Given problem
Give back the entire listing verbatim.

________________________

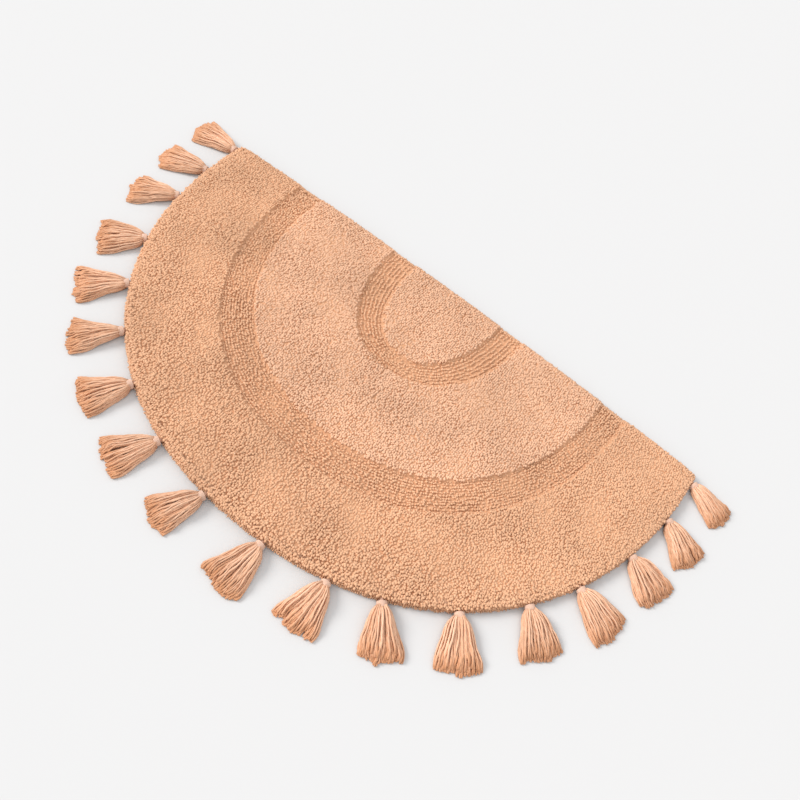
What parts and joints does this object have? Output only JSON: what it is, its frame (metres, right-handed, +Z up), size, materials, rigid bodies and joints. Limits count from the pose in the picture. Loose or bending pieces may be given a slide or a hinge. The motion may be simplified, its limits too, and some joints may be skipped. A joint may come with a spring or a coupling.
{
  "type": "half-round cotton mat",
  "caption": "Half-round tufted cotton mat with two sunken bands following its curve and a border of yarn tassels.",
  "frame": {"origin": "point of the flat underside below the middle of the mat, half way between the straight edge's chord and the deepest point of the curve", "axes": "+X along the straight edge, +Y from the curve toward the straight edge, +Z up out of the pile"},
  "size_m": [1.0574, 0.5869, 0.015],
  "materials": {
    "pile": "cut cotton pile, matt",
    "tassel_yarn": "twisted cotton yarn, matt"
  },
  "bodies": {
    "root": {"mat": "pile", "tassel_01": "tassel_yarn", "tassel_02": "tassel_yarn", "tassel_03": "tassel_yarn", "tassel_04": "tassel_yarn", "tassel_05": "tassel_yarn", "tassel_06": "tassel_yarn", "tassel_07": "tassel_yarn", "tassel_08": "tassel_yarn", "tassel_09": "tassel_yarn", "tassel_10": "tassel_yarn", "tassel_11": "tassel_yarn", "tassel_12": "tassel_yarn", "tassel_13": "tassel_yarn", "tassel_14": "tassel_yarn", "tassel_15": "tassel_yarn", "tassel_16": "tassel_yarn", "tassel_17": "tassel_yarn", "tassel_18": "tassel_yarn"}
  },
  "joints": []
}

________________________

Solution to this problem
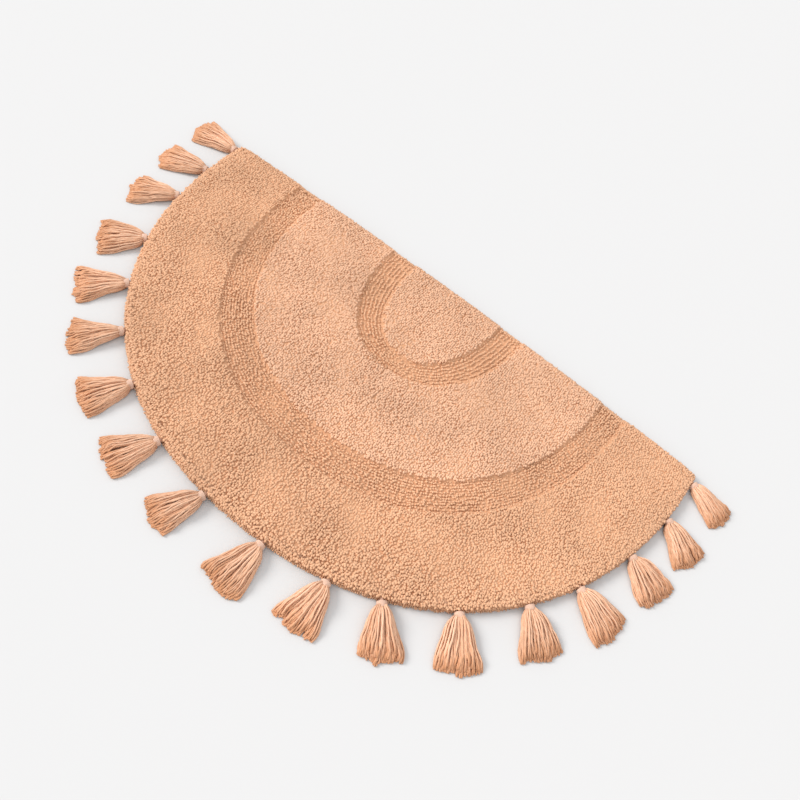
What parts and joints does this object have? Output only JSON: what it is, its frame (metres, right-handed, +Z up), size, materials, rigid bodies and joints. Limits count from the pose in the picture. Loose or bending pieces may be given a slide or a hinge. The motion may be simplified, its limits too, and some joints may be skipped. A joint may come with a spring or a coupling.
{
  "type": "half-round cotton mat",
  "caption": "Half-round tufted cotton mat with two sunken bands following its curve and a border of yarn tassels.",
  "frame": {"origin": "point of the flat underside below the middle of the mat, half way between the straight edge's chord and the deepest point of the curve", "axes": "+X along the straight edge, +Y from the curve toward the straight edge, +Z up out of the pile"},
  "size_m": [1.0574, 0.5869, 0.015],
  "materials": {
    "pile": "cut cotton pile, matt",
    "tassel_yarn": "twisted cotton yarn, matt"
  },
  "bodies": {
    "root": {"mat": "pile", "tassel_01": "tassel_yarn", "tassel_02": "tassel_yarn", "tassel_03": "tassel_yarn", "tassel_04": "tassel_yarn", "tassel_05": "tassel_yarn", "tassel_06": "tassel_yarn", "tassel_07": "tassel_yarn", "tassel_08": "tassel_yarn", "tassel_09": "tassel_yarn", "tassel_10": "tassel_yarn", "tassel_11": "tassel_yarn", "tassel_12": "tassel_yarn", "tassel_13": "tassel_yarn", "tassel_14": "tassel_yarn", "tassel_15": "tassel_yarn", "tassel_16": "tassel_yarn", "tassel_17": "tassel_yarn", "tassel_18": "tassel_yarn"}
  },
  "joints": []
}